> GIVEN MATERIAL:
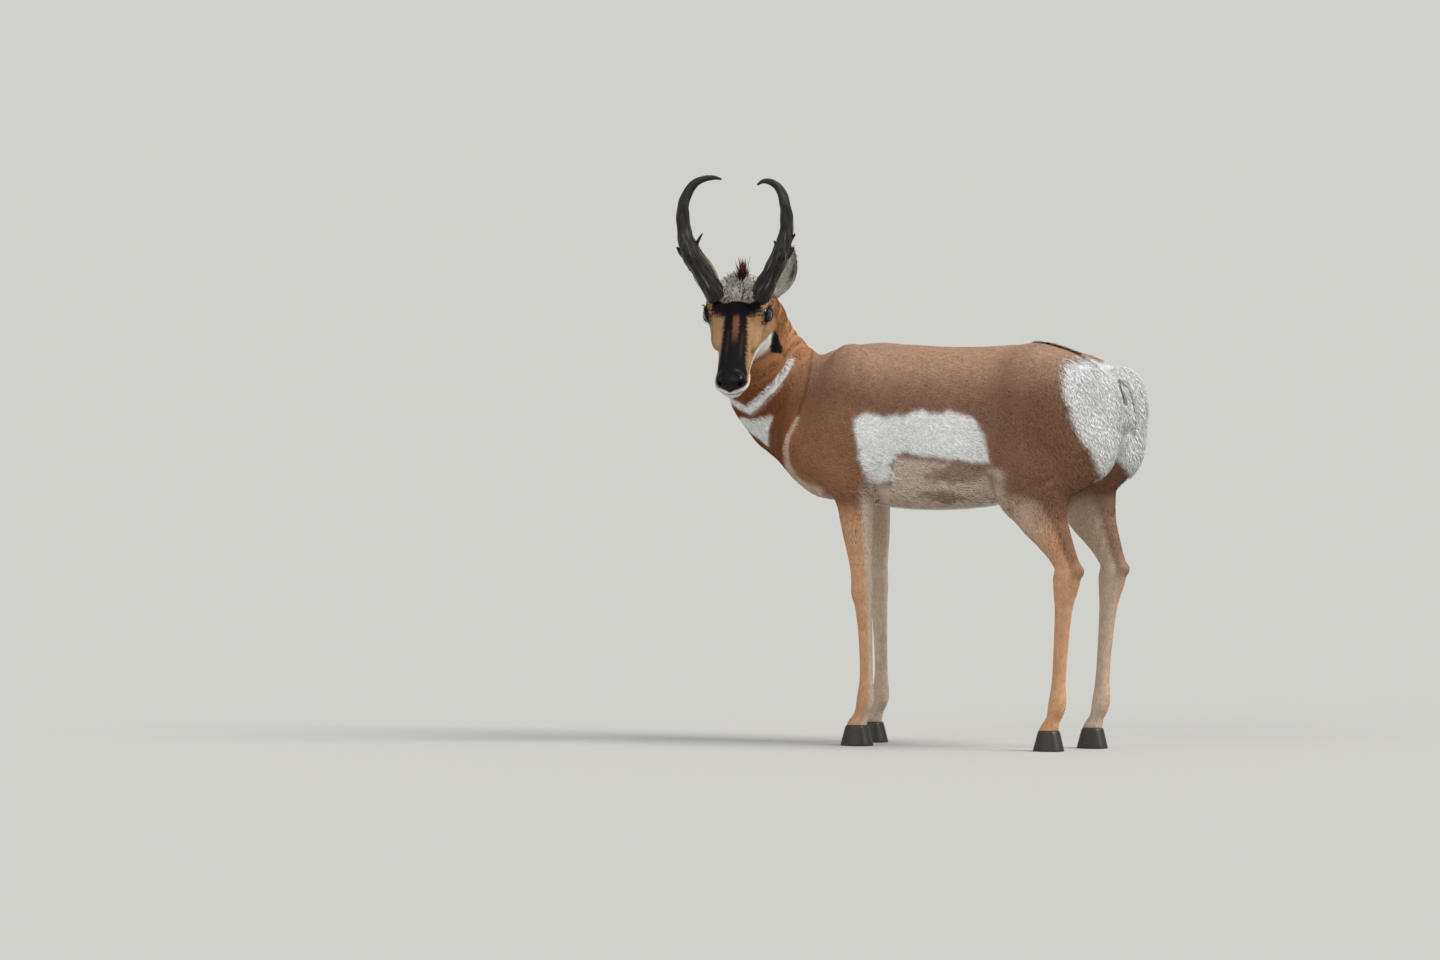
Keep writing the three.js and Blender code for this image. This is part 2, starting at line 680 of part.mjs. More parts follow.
// A closed ring of skin around the opening of an eye: longer than tall, thicker above.
function lidSolid(side) {
  const facing = headWay(EYE_WAY[0], EYE_WAY[1] * side, EYE_WAY[2]);
  const fore = unit(add(headWay(0.95, 0, -0.3), facing, -dot(headWay(0.95, 0, -0.3), facing)));
  const up = cross(fore, facing).map((v) => v * (dot(cross(fore, facing), CROWN) > 0 ? 1 : -1));
  const [count, sides] = [20, 5];
  const vertices = [];
  const faces = [];
  for (let i = 0; i < count; i++) {
    const angle = (i / count) * 2 * Math.PI;
    const [c, s] = [Math.cos(angle), Math.sin(angle)];
    const flat = add(fore.map((v) => v * c * 17.5), up, s * (s > 0 ? 12.5 : 11.5));
    const lift = Math.sqrt(Math.max((EYE_RADIUS + 2) ** 2 - dot(flat, flat), 0));
    const outward = unit(add(flat, facing, lift));
    const centre = add(eyeAt(side), outward, EYE_RADIUS + 1.2);
    const spread = unit(add(flat, outward, -dot(flat, outward)));
    const thick = s > 0 ? 3.4 : 2.6;
    for (let k = 0; k < sides; k++) {
      const turnBy = (k / sides) * 2 * Math.PI;
      vertices.push(add(add(centre, spread, Math.cos(turnBy) * (thick + 1.4)), outward, Math.sin(turnBy) * thick));
      const [a, b] = [i * sides, ((i + 1) % count) * sides];
      const l = (k + 1) % sides;
      faces.push([a + k, b + k, a + l], [a + l, b + k, b + l]);
    }
  }
  const solid = solidFrom(geometryOf(vertices, faces));
  return solid.volume() > 0 ? solid : solidFrom(geometryOf(vertices, faces.map(([a, b, c]) => [a, c, b])));
}

// A thin groove along the lips, from one corner of the mouth round the front to the other
function mouthSolid() {
  const rings = Array.from({ length: 15 }, (_, i) => {
    const share = (i / 14) * 2 - 1;
    const swing = share * degToRad(100);
    const back = fromHead(134, 0, -57);
    const bow = headWay(Math.cos(swing), Math.sin(swing), -0.03 + 0.09 * share * share);
    const stretch = reachOf(headField, back, bow, 90);
    const sideways = unit(cross(bow, CROWN));
    const centre = add(back, bow, stretch - 1.5);
    const fade = Math.abs(share) === 1 ? 0.3 : 1;
    return [
      add(centre, bow, 5 * fade),
      add(centre, CROWN, 1.7 * fade),
      add(centre, bow, -3.5 * fade),
      add(centre, CROWN, -1.7 * fade),
    ].map((p) => add(p, sideways, 0));
  });
  const mean = (ring) => ring.reduce((sum, p) => add(sum, p), [0, 0, 0]).map((v) => v / 4);
  return skinOver(rings, mean(rings[0]), mean(rings[14]));
}

function nostrilSolid(side) {
  const geometry = new THREE.SphereGeometry(1, 10, 7);
  geometry.scale(12, 4.2, 6.2);
  const basis = new THREE.Matrix4().makeBasis(
    new THREE.Vector3(...headWay(0.5, 0.55 * side, 0.42)),
    new THREE.Vector3(...unit(cross(headWay(0.5, 0.55 * side, 0.42), headWay(0.8, 0.3 * side, -0.5)))),
    new THREE.Vector3(
      ...cross(
        headWay(0.5, 0.55 * side, 0.42),
        unit(cross(headWay(0.5, 0.55 * side, 0.42), headWay(0.8, 0.3 * side, -0.5))),
      ),
    ),
  );
  geometry.applyMatrix4(basis);
  geometry.translate(...fromHead(190, 19 * side, -33));
  return solidFrom(geometry);
}

// A lock of hair: a flat blade that bends over and narrows to a point.
function lock(root, way, lean, across, long, wide, thick) {
  const rings = [0, 0.25, 0.5, 0.75, 0.93].map((t) => {
    const centre = add(add(root, way, long * t), lean, long * 0.45 * t * t);
    const half = wide * (0.62 + 0.9 * t - 1.45 * t * t);
    const deep = thick * (1 - 0.8 * t);
    const normal = unit(cross(across, way));
    return [add(centre, across, half), add(centre, normal, deep), add(centre, across, -half), add(centre, normal, -deep)];
  });
  const tip = add(add(root, way, long), lean, long * 0.45);
  return skinOver(rings, add(root, way, -1), tip);
}

// Gives the same run of numbers between 0 and 1 each time.
function seeded(seed) {
  let state = seed;
  return () => {
    state = (state * 1664525 + 1013904223) % 4294967296;
    return state / 4294967296;
  };
}

// Rings that run up the neck. They start on the plane where the neck leaves the trunk, and end inside the skull.
const NECK_PATH = [
  [0, 470, 0, 740],
  [1, 516, 18, 782],
  [2, 546, 40, 842],
  [3, 562, 62, 888],
  [4, ...HEAD_PLANE.at],
];
const NECK_END = [-0.1, 0.6, 0.79];
const { smoothstep } = THREE.MathUtils;
function neckStation(t) {
  const centre = along(NECK_PATH, t);
  const path = unit(add(along(NECK_PATH, t + 0.05), along(NECK_PATH, t - 0.05), -1));
  const low = mix(NECK_PLANE.normal, path, smoothstep(t, 0, 1.4));
  const axis = unit(mix(low, NECK_END, smoothstep(t, 2, 4)));
  const side = unit(mix([0, 1, 0], SIDE, smoothstep(t, 0.3, 3.5)));
  const v = unit(add(side, axis, -dot(side, axis)));
  return { centre, u: cross(v, axis), v, axis };
}
const movedAlong = (ring, distance) => ({ ...ring, centre: add(ring.centre, ring.axis, distance) });
const neckRings = Array.from({ length: 12 }, (_, i) => neckStation(i / 2.75));
neckRings[0] = movedAlong(neckRings[0], GAP / 2);
const SIDES = 24;
const neckSolid = ringSolid(frontField, neckRings, SIDES, [neckRings[0].centre, neckRings[11].centre]);
const stubRings = [-60, -30, 1].map((distance) => movedAlong(neckStation(0), distance));
const stubSolid = ringSolid(frontField, stubRings, SIDES, [stubRings[0].centre, stubRings[2].centre]);

// Rings that run up the head to the nose. The neck's flesh joins in only close to where it meets the skull.
const nearNape = (p) => length(add(p, HEAD_PLANE.at, -1)) - 84;
const headFlesh = (p) => blend(Math.max(neckField(p), nearNape(p)), headField(p), 30);
const headRings = Array.from({ length: 28 }, (_, i) => {
  const share = i / 27;
  const a = -106 + 302 * (share + 0.06 * Math.sin(share * Math.PI) ** 2);
  const [top, bottom] = along(SKULL, a);
  return { centre: fromHead(a, 0, top * 0.45 + bottom * 0.55), u: CROWN, v: SIDE };
});
const headSolid = ringSolid(headFlesh, headRings, SIDES, [fromHead(-113, 0, -8), fromHead(203, 0, -43)]);

// The space that the head takes up: in front of the plane across the nape, and above the throat
function headRegion(offset) {
  const geometry = new THREE.BoxGeometry(460, 190, 304);
  geometry.translate(30, 0, 46);
  geometry.applyMatrix4(new THREE.Matrix4().makeBasis(...[FORE, SIDE, CROWN].map((a) => new THREE.Vector3(...a))));
  geometry.translate(...add(HEAD_AT, CROWN, offset));
  return solidFrom(geometry).intersect(beyondPlane(HEAD_PLANE.at, HEAD_PLANE.normal, offset));
}

// Tufts down the back of the neck, laid towards the trunk
const random = seeded(7);
function maneSolid() {
  let mane = null;
  for (let i = 0; i < 24; i++) {
    const { centre, u, v, axis } = neckStation(3.7 - (i / 23) * 3.5);
    const back = unit(add(u.map((x) => -x), v, (random() - 0.5) * 0.45));
    const root = add(centre, back, reachOf(frontField, centre, back, 200) - 6);
    const way = unit(add(add(axis.map((x) => -x), back, 0.42), v, (random() - 0.5) * 0.4));
    const across = unit(cross(way, back));
    const lean = add(axis.map((x) => -x), back, -0.4);
    const tuft = lock(root, way, lean, across, 36 + 12 * random(), 11 + 3 * random(), 3.4);
    mane = mane ? mane.add(tuft) : tuft;
  }
  return mane;
}

// The upright tuft on the crown between the horns
function crownSolid() {
  let crown = null;
  for (let i = 0; i < 9; i++) {
    const [a, b] = [-80 + 3.5 * i, 6 + (random() - 0.5) * 12];
    const start = fromHead(a, b, 10);
    const root = add(start, CROWN, reachOf(frontField, start, CROWN, 60) - 6);
    const way = headWay(-0.12 + 0.2 * random(), (6 - b) * 0.012, 1);
    const across = unit(cross(way, headWay(1, 0.6 * random(), 0)));
    const tuft = lock(root, way, headWay(-0.5, 0.1, 0.4), across, 19 + 9 * random(), 8.5, 3.6);
    crown = crown ? crown.add(tuft) : tuft;
  }
  return crown;
}

// Claws: two to a foot, each with a flat sole, a straight inner wall and a bowed outer wall
function clawSolid(x, y, outward, sizes) {
  const rings = [0, 0.12, 0.45, 0.8, 1].map((t) => {
    const z = t * (HOOF_CUT - GAP);
    const inset = t === 0 ? 1.2 : 0;
    const front = sizes.toe + (sizes.crown - sizes.toe) * t - inset;
    const back = sizes.heel + (sizes.back - sizes.heel) * t + inset;
    const wide = sizes.half + (sizes.top - sizes.half) * t - inset;
    const [centre, half] = [(front + back) / 2, (front - back) / 2];
    const outer = Array.from({ length: 9 }, (_, k) => {
      const angle = Math.PI * (k / 8);
      const bow = 1.2 + wide * Math.sin(angle) ** 0.75;
      return [x + centre + half * Math.cos(angle), y + outward * bow, z];
    });
    const inner = [-0.45, 0.35].map((share) => [x + centre + half * share, y + outward * 0.9, z]);
    return [...outer, ...inner];
  });
  const mean = (ring) => ring.reduce((sum, p) => add(sum, p), [0, 0, 0]).map((v) => v / ring.length);
  return skinOver(rings, mean(rings[0]), mean(rings[4]));
}

// Torso, neck and head: joined into one body first, so that each pair meets on one shared outline
const TORSO_BOX = { low: [-352, -150, 467], high: [548, 150, 900] };
const trunkSolid = gridSolid(bodyField, TORSO_BOX.low, TORSO_BOX.high, [38, 32, 29]);
const neckOn = (offset) => beyondPlane(NECK_PLANE.at, NECK_PLANE.normal, offset);
let torso = trunkSolid.add(stubSolid).subtract(neckOn(-GAP / 2));
torso = torso.subtract(block([0, -200, 400], [480, 200, FORE_CUT]));
torso = torso.subtract(block([-360, -200, 400], [-56, 200, HIND_CUT]));
torso = torso.subtract(tailSolid(GAP + 0.1));
place("torso", torso, FINISH.coat);
place("tail", tailSolid(0), FINISH.rump);

const neck = neckSolid.add(headSolid).add(maneSolid()).intersect(neckOn(GAP / 2)).subtract(headRegion(-GAP / 2));
place("neck", neck, FINISH.coat);

let head = headSolid.add(neckSolid).add(crownSolid()).intersect(headRegion(GAP / 2));
for (const side of [1, -1]) head = head.add(lidSolid(side));
for (const side of [1, -1]) head = head.subtract(eyeBall(side, EYE_RADIUS + GAP)).subtract(nostrilSolid(side));
head = head.subtract(mouthSolid());
for (const [name, side] of [["left", 1], ["right", -1]]) {
  head = head.subtract(hornSocket(name, side)).subtract(earSolid(name, side, 2 * GAP));
  place("eye_" + name, eyeBall(side, EYE_RADIUS), FINISH.eye);
  place("horn_" + name, hornSolid(name, side), FINISH.horn);
}
place("head", head, FINISH.coat);
for (const [name, side] of [["left", 1], ["right", -1]]) {
  place("ear_" + name, earSolid(name, side).subtract(head), FINISH.coat);
}

// Legs, each in an upper and a lower length, and the claws below them
const FORE_CLAW = { toe: 37, crown: 24, heel: -34, back: -22, half: 26, top: 20 };
const HIND_CLAW = { toe: 35, crown: 22, heel: -32, back: -21, half: 24, top: 19 };
for (const name in legs) {
  const fore = name.startsWith("fore");
  const side = name.endsWith("left") ? 1 : -1;
  const step = side > 0 ? 0 : fore ? RIGHT_FORE_STEP : RIGHT_HIND_STEP;
  const rows = shifted(fore ? FORELEG : HINDLEG, step, side);
  const byHeight = rows.map(([x, y, z]) => [z, x, y]).reverse();
  const part = (low, high, count, sides) => {
    const rings = Array.from({ length: count }, (_, i) => {
      const z = low + ((high - low) * i) / (count - 1);
      const [x, y] = along(byHeight, z);
      return { centre: [x, y, z], u: [1, 0, 0], v: [0, 1, 0] };
    });
    return ringSolid(bodyField, rings, sides, [rings[0].centre, rings[count - 1].centre]);
  };
  const [top, middle] = fore ? [FORE_CUT, KNEE_CUT] : [HIND_CUT, HOCK_CUT];
  place(name + "_upper", part(middle + GAP / 2, top - GAP, fore ? 10 : 7, 16), FINISH.coat);
  place(name + "_lower", part(HOOF_CUT, middle - GAP / 2, fore ? 15 : 18, 12), FINISH.coat);
  const [x, y] = along(byHeight, HOOF_CUT);
  for (const [which, way] of [["outer", side], ["inner", -side]]) {
    place(name + "_claw_" + which, clawSolid(x, y, way, fore ? FORE_CLAW : HIND_CLAW), FINISH.hoof);
  }
}

group.updateMatrixWorld(true);
const bounds = new THREE.Box3().setFromObject(group);
const middle = bounds.getCenter(new THREE.Vector3());
group.position.set(-middle.x, -middle.y, -bounds.min.z);

export default group;
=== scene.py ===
# A pronghorn buck, life size, standing square with its neck raised and its head turned back past its left side.
# The flesh is one field in millimetres along the animal's own axes. Its meshes are in metres, in the CAD frame.
import math

import bpy
import numpy as np
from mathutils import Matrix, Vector


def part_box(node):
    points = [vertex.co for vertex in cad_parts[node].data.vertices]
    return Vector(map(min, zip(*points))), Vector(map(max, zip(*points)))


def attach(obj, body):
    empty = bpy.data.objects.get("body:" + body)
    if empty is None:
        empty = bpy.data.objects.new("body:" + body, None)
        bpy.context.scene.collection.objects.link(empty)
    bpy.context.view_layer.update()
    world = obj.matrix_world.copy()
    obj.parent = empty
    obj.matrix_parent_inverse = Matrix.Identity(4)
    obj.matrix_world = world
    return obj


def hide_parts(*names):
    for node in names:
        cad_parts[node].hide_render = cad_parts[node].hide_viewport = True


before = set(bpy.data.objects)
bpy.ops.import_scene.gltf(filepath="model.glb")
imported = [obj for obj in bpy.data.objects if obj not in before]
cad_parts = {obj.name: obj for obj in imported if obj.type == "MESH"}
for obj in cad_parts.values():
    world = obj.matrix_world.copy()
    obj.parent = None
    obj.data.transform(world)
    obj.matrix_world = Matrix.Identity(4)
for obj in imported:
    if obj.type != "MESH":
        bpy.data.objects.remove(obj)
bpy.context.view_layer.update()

# Head's place and axes
# The head is turned well to the left of the trunk and its muzzle points below level. FORE runs to the nose, SIDE to
# the animal's left, CROWN up through the forehead. The left eyeball's box says where the frame has put the animal.
MM = 0.001
HEAD_AT = np.array([546.0, 150.0, 905.0])
HEAD_TURN = math.radians(112)
HEAD_DROP = math.radians(36)
FORE = np.array([
    math.cos(HEAD_TURN) * math.cos(HEAD_DROP),
    math.sin(HEAD_TURN) * math.cos(HEAD_DROP),
    -math.sin(HEAD_DROP),
])
SIDE = np.array([-math.sin(HEAD_TURN), math.cos(HEAD_TURN), 0.0])
CROWN = np.cross(FORE, SIDE)
HEAD_AXES = np.array([FORE, SIDE, CROWN])
EYE_AT = np.array([12.0, 53.0, 13.0])
EYE_RADIUS = 19.5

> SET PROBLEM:
Transcribe each line of the data above, unaltered, from the one where "group.updateMatrixWorld(true);" appears to the one where "obj.matrix_parent_inverse = Matrix.Identity(4)" appears, inclusive of both.

> WORKED ANSWER:
group.updateMatrixWorld(true);
const bounds = new THREE.Box3().setFromObject(group);
const middle = bounds.getCenter(new THREE.Vector3());
group.position.set(-middle.x, -middle.y, -bounds.min.z);

export default group;
=== scene.py ===
# A pronghorn buck, life size, standing square with its neck raised and its head turned back past its left side.
# The flesh is one field in millimetres along the animal's own axes. Its meshes are in metres, in the CAD frame.
import math

import bpy
import numpy as np
from mathutils import Matrix, Vector


def part_box(node):
    points = [vertex.co for vertex in cad_parts[node].data.vertices]
    return Vector(map(min, zip(*points))), Vector(map(max, zip(*points)))


def attach(obj, body):
    empty = bpy.data.objects.get("body:" + body)
    if empty is None:
        empty = bpy.data.objects.new("body:" + body, None)
        bpy.context.scene.collection.objects.link(empty)
    bpy.context.view_layer.update()
    world = obj.matrix_world.copy()
    obj.parent = empty
    obj.matrix_parent_inverse = Matrix.Identity(4)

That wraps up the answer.